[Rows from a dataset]

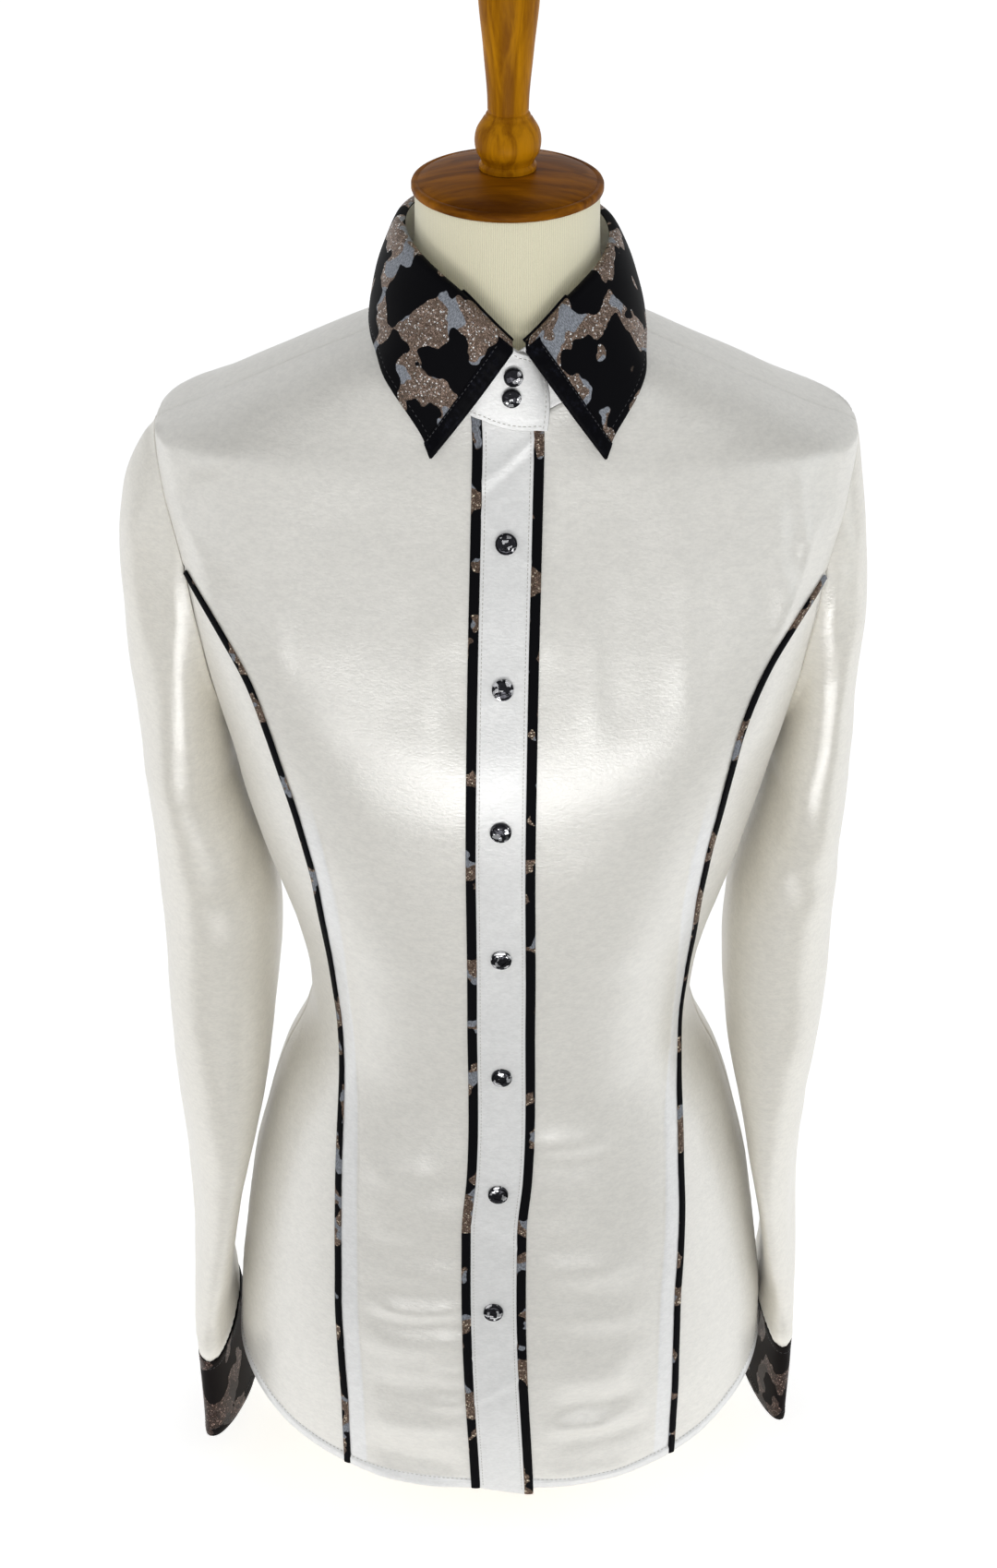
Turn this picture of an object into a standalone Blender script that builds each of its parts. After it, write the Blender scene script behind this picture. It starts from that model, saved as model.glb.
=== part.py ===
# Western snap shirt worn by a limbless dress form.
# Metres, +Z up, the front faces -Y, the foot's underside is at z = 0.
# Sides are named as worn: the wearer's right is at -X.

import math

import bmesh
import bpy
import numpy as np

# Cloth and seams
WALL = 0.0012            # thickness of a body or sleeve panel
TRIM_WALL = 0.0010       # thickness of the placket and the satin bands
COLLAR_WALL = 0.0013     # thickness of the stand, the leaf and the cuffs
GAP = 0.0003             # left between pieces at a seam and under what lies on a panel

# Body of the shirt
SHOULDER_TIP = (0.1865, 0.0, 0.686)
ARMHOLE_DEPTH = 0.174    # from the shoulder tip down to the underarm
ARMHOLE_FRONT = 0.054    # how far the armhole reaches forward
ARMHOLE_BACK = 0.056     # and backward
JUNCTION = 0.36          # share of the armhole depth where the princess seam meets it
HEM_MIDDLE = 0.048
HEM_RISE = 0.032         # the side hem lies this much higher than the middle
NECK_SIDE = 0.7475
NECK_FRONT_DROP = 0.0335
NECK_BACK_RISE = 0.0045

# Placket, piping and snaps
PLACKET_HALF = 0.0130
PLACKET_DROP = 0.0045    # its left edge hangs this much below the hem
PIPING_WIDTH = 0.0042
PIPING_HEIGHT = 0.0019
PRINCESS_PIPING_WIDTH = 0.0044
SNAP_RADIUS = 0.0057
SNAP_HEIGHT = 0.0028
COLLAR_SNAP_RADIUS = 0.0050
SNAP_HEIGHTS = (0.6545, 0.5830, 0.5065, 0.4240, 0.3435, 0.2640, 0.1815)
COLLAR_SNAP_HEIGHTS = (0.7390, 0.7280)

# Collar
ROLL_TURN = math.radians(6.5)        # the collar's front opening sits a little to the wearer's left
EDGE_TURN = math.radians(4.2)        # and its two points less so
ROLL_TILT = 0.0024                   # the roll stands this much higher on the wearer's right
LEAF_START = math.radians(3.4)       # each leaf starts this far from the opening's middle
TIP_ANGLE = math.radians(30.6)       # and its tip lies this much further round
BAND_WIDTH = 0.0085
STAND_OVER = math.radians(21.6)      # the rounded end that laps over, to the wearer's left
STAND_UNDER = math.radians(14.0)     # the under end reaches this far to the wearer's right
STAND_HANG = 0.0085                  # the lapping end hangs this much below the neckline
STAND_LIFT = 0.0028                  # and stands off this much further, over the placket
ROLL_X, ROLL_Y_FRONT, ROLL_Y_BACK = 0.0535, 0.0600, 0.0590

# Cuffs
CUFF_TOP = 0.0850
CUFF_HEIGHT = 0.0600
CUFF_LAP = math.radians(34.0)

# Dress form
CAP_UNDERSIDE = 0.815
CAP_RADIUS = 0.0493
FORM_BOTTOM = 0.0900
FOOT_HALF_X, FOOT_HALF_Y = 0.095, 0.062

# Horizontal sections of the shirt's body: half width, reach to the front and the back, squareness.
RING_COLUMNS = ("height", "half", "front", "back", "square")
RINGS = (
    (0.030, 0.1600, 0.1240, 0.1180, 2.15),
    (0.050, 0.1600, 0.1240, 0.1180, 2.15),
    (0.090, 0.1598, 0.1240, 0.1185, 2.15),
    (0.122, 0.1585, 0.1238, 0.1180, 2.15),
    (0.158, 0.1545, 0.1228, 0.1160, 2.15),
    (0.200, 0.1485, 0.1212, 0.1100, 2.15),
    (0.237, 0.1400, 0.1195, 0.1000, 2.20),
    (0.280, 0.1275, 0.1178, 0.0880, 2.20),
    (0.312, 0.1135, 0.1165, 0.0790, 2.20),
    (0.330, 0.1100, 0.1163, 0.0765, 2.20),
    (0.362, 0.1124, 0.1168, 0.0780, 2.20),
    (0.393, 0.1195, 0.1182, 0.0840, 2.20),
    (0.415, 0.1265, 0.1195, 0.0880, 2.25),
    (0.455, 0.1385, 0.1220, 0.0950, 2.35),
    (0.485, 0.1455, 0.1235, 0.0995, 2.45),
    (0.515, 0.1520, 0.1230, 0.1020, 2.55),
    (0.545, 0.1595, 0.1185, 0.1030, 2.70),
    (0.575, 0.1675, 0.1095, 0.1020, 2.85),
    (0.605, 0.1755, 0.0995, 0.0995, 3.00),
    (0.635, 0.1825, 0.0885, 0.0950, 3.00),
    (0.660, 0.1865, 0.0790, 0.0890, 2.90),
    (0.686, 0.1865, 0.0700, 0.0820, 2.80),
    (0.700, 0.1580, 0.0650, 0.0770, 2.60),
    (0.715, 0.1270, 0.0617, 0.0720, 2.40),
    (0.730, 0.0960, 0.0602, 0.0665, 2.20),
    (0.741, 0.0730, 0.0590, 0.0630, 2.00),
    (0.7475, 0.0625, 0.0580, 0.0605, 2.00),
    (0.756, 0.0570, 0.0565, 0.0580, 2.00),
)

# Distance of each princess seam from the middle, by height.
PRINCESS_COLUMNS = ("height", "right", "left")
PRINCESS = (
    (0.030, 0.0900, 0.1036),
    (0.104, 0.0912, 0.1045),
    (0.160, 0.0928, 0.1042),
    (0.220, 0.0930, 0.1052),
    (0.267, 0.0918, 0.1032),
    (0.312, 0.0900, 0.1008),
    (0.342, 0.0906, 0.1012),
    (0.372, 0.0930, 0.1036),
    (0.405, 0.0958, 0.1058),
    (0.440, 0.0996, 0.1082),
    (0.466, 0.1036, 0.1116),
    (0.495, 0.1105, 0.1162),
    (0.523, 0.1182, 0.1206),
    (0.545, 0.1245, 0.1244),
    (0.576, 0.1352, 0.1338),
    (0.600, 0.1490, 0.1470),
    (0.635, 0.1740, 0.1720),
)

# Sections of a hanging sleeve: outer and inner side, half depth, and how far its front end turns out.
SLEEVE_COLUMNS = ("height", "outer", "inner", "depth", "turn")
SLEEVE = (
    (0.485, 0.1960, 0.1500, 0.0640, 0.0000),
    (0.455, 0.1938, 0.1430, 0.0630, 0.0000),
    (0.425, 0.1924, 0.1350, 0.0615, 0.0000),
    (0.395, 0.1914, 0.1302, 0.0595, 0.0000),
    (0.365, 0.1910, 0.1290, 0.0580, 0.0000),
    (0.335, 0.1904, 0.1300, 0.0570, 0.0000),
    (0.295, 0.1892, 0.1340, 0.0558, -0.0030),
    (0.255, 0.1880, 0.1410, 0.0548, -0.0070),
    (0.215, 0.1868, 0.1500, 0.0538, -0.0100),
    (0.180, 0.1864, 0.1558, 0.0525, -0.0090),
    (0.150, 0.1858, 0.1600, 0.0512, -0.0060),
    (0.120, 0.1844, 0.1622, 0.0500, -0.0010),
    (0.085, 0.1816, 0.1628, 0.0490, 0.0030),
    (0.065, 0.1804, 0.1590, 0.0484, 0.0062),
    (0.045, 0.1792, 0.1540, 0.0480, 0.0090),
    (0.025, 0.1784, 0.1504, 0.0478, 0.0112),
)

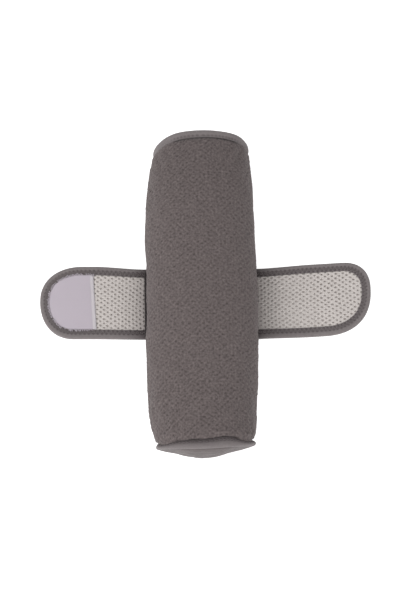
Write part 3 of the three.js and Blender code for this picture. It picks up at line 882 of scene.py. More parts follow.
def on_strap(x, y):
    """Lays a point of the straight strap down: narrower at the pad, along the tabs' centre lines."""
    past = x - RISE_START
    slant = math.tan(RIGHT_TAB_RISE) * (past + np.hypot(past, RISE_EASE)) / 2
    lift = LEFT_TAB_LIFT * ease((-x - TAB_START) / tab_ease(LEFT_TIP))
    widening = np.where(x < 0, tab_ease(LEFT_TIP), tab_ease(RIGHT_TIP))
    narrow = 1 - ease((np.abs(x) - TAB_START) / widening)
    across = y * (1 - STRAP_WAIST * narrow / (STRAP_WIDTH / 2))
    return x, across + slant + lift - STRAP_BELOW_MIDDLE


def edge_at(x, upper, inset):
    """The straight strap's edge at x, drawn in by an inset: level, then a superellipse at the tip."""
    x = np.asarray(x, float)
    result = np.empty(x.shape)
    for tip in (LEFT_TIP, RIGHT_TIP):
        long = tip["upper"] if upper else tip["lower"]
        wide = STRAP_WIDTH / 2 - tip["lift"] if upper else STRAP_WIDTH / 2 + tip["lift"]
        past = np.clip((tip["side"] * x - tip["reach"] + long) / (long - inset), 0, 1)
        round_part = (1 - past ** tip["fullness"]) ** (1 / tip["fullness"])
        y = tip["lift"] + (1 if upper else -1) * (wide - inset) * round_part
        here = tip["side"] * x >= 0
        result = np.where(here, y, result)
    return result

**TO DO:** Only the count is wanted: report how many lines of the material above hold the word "picture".

**FULL ANSWER:** 2